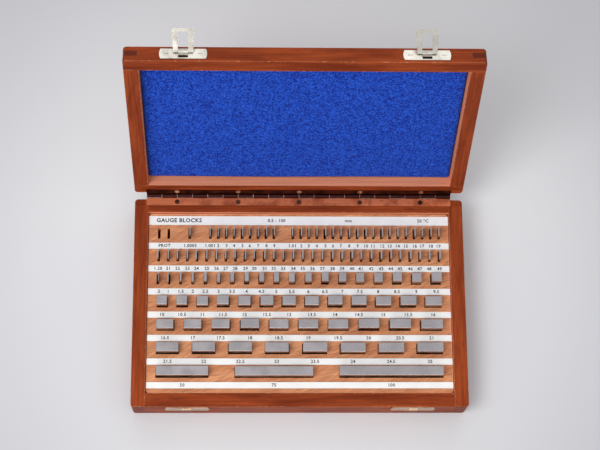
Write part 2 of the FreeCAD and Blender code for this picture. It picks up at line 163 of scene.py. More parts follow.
class Graph:
    """A node tree with short ways to add and join its nodes."""

    def __init__(self, tree: bpy.types.NodeTree) -> None:
        """Keeps the tree to work on."""
        self.tree = tree

    def add(self, kind: str, **settings: object) -> bpy.types.Node:
        """A new node with some of its own settings."""
        node = self.tree.nodes.new(kind)
        for name, value in settings.items():
            setattr(node, name, value)
        return node

    def feed(self, socket: Socket, value: object) -> None:
        """Joins an input to another node's output, or sets it to a constant."""
        if isinstance(value, bpy.types.NodeSocket):
            self.tree.links.new(value, socket)
        else:
            socket.default_value = value

    def maths(self, operation: str, *values: object, clamp: bool = False) -> Socket:
        """The result of a Math node on one to three values."""
        node = self.add("ShaderNodeMath", operation=operation, use_clamp=clamp)
        for socket, value in zip(node.inputs, values):
            self.feed(socket, value)
        return node.outputs[0]

    def vectors(self, operation: str, *values: object) -> bpy.types.Node:
        """A Vector Math node on one or two vectors."""
        node = self.add("ShaderNodeVectorMath", operation=operation)
        for socket, value in zip(node.inputs, values):
            self.feed(socket, value)
        return node

    def split(self, vector: Socket) -> Sequence[Socket]:
        """A vector's X, Y and Z."""
        node = self.add("ShaderNodeSeparateXYZ")
        self.feed(node.inputs[0], vector)
        return node.outputs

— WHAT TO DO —
Return the whole listing exactly.

— RESPONSE TO THE TASK —
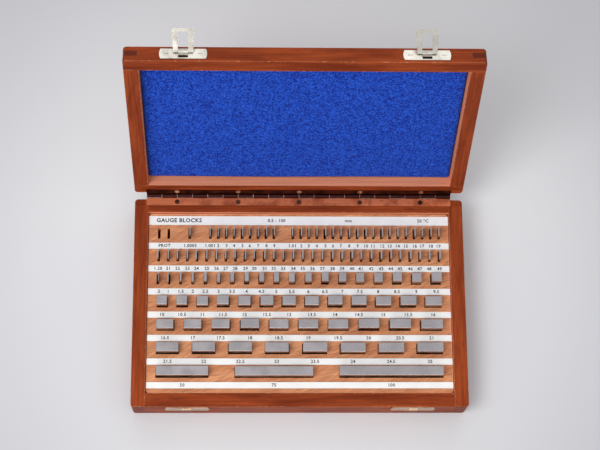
Write part 2 of the FreeCAD and Blender code for this picture. It picks up at line 163 of scene.py. More parts follow.
class Graph:
    """A node tree with short ways to add and join its nodes."""

    def __init__(self, tree: bpy.types.NodeTree) -> None:
        """Keeps the tree to work on."""
        self.tree = tree

    def add(self, kind: str, **settings: object) -> bpy.types.Node:
        """A new node with some of its own settings."""
        node = self.tree.nodes.new(kind)
        for name, value in settings.items():
            setattr(node, name, value)
        return node

    def feed(self, socket: Socket, value: object) -> None:
        """Joins an input to another node's output, or sets it to a constant."""
        if isinstance(value, bpy.types.NodeSocket):
            self.tree.links.new(value, socket)
        else:
            socket.default_value = value

    def maths(self, operation: str, *values: object, clamp: bool = False) -> Socket:
        """The result of a Math node on one to three values."""
        node = self.add("ShaderNodeMath", operation=operation, use_clamp=clamp)
        for socket, value in zip(node.inputs, values):
            self.feed(socket, value)
        return node.outputs[0]

    def vectors(self, operation: str, *values: object) -> bpy.types.Node:
        """A Vector Math node on one or two vectors."""
        node = self.add("ShaderNodeVectorMath", operation=operation)
        for socket, value in zip(node.inputs, values):
            self.feed(socket, value)
        return node

    def split(self, vector: Socket) -> Sequence[Socket]:
        """A vector's X, Y and Z."""
        node = self.add("ShaderNodeSeparateXYZ")
        self.feed(node.inputs[0], vector)
        return node.outputs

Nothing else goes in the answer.